• _Prompt_
Each line below should be reproduced without any alteration.

• _Collected material_
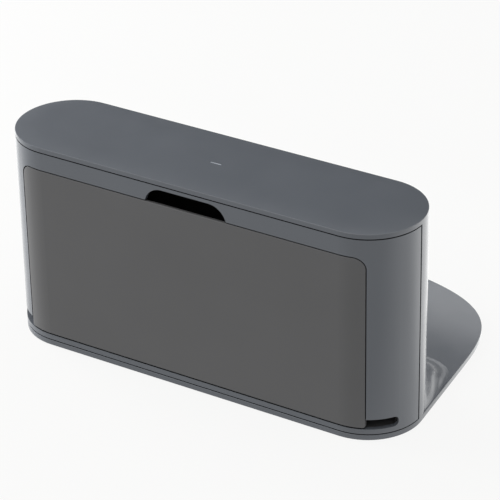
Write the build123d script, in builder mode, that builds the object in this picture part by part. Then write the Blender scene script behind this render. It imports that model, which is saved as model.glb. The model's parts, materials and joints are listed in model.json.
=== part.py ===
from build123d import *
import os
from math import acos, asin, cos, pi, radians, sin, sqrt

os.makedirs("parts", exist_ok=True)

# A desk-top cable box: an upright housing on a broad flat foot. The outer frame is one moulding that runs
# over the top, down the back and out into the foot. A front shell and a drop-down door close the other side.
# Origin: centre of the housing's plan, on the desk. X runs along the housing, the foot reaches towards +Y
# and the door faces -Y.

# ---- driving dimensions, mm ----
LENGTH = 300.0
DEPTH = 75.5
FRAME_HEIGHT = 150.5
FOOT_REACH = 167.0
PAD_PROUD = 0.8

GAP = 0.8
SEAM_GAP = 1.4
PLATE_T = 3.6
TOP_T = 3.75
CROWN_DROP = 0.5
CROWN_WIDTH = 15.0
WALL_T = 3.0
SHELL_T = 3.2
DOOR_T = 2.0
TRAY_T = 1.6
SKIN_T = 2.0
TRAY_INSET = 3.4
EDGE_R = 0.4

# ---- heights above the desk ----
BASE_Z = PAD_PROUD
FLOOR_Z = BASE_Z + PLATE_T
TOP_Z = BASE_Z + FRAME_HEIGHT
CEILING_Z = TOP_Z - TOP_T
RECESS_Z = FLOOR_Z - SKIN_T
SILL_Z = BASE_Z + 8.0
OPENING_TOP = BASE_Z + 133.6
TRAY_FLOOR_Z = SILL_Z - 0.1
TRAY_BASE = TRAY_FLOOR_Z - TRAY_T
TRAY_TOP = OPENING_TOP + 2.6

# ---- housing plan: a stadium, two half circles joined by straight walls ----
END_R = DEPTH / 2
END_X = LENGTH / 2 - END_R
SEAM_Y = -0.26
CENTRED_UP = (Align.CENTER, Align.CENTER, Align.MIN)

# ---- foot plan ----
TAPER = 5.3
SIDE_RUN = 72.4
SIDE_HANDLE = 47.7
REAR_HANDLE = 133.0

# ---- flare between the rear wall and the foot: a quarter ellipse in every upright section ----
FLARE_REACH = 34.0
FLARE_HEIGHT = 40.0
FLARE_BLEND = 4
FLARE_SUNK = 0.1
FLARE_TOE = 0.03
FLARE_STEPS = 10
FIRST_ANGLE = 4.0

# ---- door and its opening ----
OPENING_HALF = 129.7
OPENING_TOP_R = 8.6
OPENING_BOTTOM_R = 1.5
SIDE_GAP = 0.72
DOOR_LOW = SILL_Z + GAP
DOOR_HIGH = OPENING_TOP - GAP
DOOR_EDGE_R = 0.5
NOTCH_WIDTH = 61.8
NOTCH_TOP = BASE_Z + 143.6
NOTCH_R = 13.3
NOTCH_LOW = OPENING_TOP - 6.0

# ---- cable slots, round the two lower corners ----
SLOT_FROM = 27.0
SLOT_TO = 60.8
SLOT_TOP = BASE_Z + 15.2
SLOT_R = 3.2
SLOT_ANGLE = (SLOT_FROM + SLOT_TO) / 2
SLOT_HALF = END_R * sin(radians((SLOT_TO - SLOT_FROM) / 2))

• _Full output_
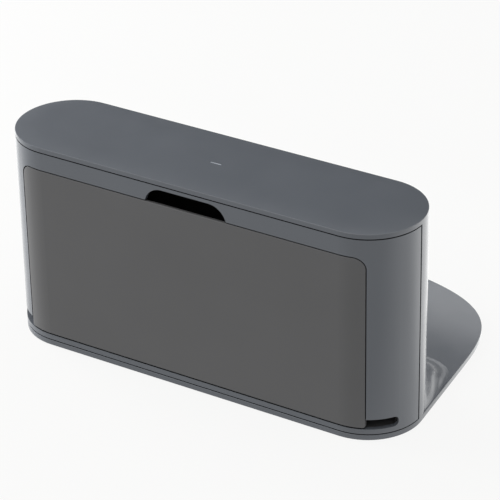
Write the build123d script, in builder mode, that builds the object in this picture part by part. Then write the Blender scene script behind this render. It imports that model, which is saved as model.glb. The model's parts, materials and joints are listed in model.json.
=== part.py ===
from build123d import *
import os
from math import acos, asin, cos, pi, radians, sin, sqrt

os.makedirs("parts", exist_ok=True)

# A desk-top cable box: an upright housing on a broad flat foot. The outer frame is one moulding that runs
# over the top, down the back and out into the foot. A front shell and a drop-down door close the other side.
# Origin: centre of the housing's plan, on the desk. X runs along the housing, the foot reaches towards +Y
# and the door faces -Y.

# ---- driving dimensions, mm ----
LENGTH = 300.0
DEPTH = 75.5
FRAME_HEIGHT = 150.5
FOOT_REACH = 167.0
PAD_PROUD = 0.8

GAP = 0.8
SEAM_GAP = 1.4
PLATE_T = 3.6
TOP_T = 3.75
CROWN_DROP = 0.5
CROWN_WIDTH = 15.0
WALL_T = 3.0
SHELL_T = 3.2
DOOR_T = 2.0
TRAY_T = 1.6
SKIN_T = 2.0
TRAY_INSET = 3.4
EDGE_R = 0.4

# ---- heights above the desk ----
BASE_Z = PAD_PROUD
FLOOR_Z = BASE_Z + PLATE_T
TOP_Z = BASE_Z + FRAME_HEIGHT
CEILING_Z = TOP_Z - TOP_T
RECESS_Z = FLOOR_Z - SKIN_T
SILL_Z = BASE_Z + 8.0
OPENING_TOP = BASE_Z + 133.6
TRAY_FLOOR_Z = SILL_Z - 0.1
TRAY_BASE = TRAY_FLOOR_Z - TRAY_T
TRAY_TOP = OPENING_TOP + 2.6

# ---- housing plan: a stadium, two half circles joined by straight walls ----
END_R = DEPTH / 2
END_X = LENGTH / 2 - END_R
SEAM_Y = -0.26
CENTRED_UP = (Align.CENTER, Align.CENTER, Align.MIN)

# ---- foot plan ----
TAPER = 5.3
SIDE_RUN = 72.4
SIDE_HANDLE = 47.7
REAR_HANDLE = 133.0

# ---- flare between the rear wall and the foot: a quarter ellipse in every upright section ----
FLARE_REACH = 34.0
FLARE_HEIGHT = 40.0
FLARE_BLEND = 4
FLARE_SUNK = 0.1
FLARE_TOE = 0.03
FLARE_STEPS = 10
FIRST_ANGLE = 4.0

# ---- door and its opening ----
OPENING_HALF = 129.7
OPENING_TOP_R = 8.6
OPENING_BOTTOM_R = 1.5
SIDE_GAP = 0.72
DOOR_LOW = SILL_Z + GAP
DOOR_HIGH = OPENING_TOP - GAP
DOOR_EDGE_R = 0.5
NOTCH_WIDTH = 61.8
NOTCH_TOP = BASE_Z + 143.6
NOTCH_R = 13.3
NOTCH_LOW = OPENING_TOP - 6.0

# ---- cable slots, round the two lower corners ----
SLOT_FROM = 27.0
SLOT_TO = 60.8
SLOT_TOP = BASE_Z + 15.2
SLOT_R = 3.2
SLOT_ANGLE = (SLOT_FROM + SLOT_TO) / 2
SLOT_HALF = END_R * sin(radians((SLOT_TO - SLOT_FROM) / 2))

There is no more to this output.